Task objective | Copy each line of the data below with the word "parts".

-- begin --

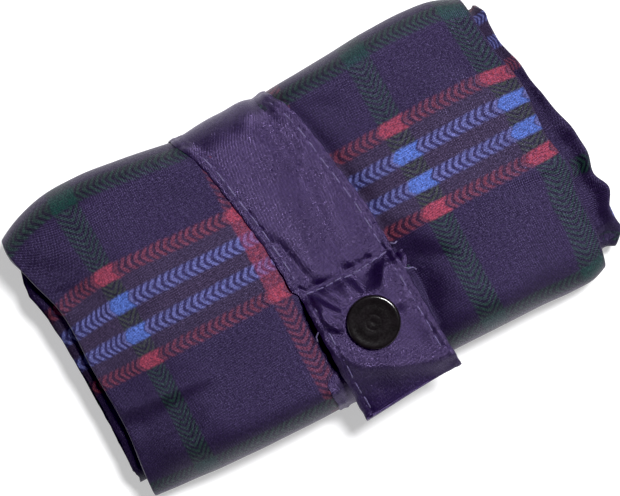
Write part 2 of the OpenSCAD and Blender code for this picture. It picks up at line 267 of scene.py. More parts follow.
def cloth_coordinates(g):
    """The cloth's own flat coordinates, in millimetres."""
    uv = g.node("ShaderNodeUVMap", uv_map="cloth").outputs[0]
    parts = g.node("ShaderNodeSeparateXYZ")
    g.put(uv, parts.inputs[0])
    return uv, g.math("MULTIPLY", parts.outputs[0], 1000.0), g.math("MULTIPLY", parts.outputs[1], 1000.0)


def plain_weave(g, u, v, pitch):
    """Height of a plain weave, 0 to 1: warp over weft in a chequer."""
    turn = 2 * math.pi / pitch
    warp = g.math("SINE", g.math("MULTIPLY", u, turn))
    weft = g.math("SINE", g.math("MULTIPLY", v, turn))
    return g.math("MULTIPLY_ADD", g.math("MULTIPLY", warp, weft), 0.5, 0.5)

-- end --

Task solution |
Write part 2 of the OpenSCAD and Blender code for this picture. It picks up at line 267 of scene.py. More parts follow.
    parts = g.node("ShaderNodeSeparateXYZ")
    g.put(uv, parts.inputs[0])
    return uv, g.math("MULTIPLY", parts.outputs[0], 1000.0), g.math("MULTIPLY", parts.outputs[1], 1000.0)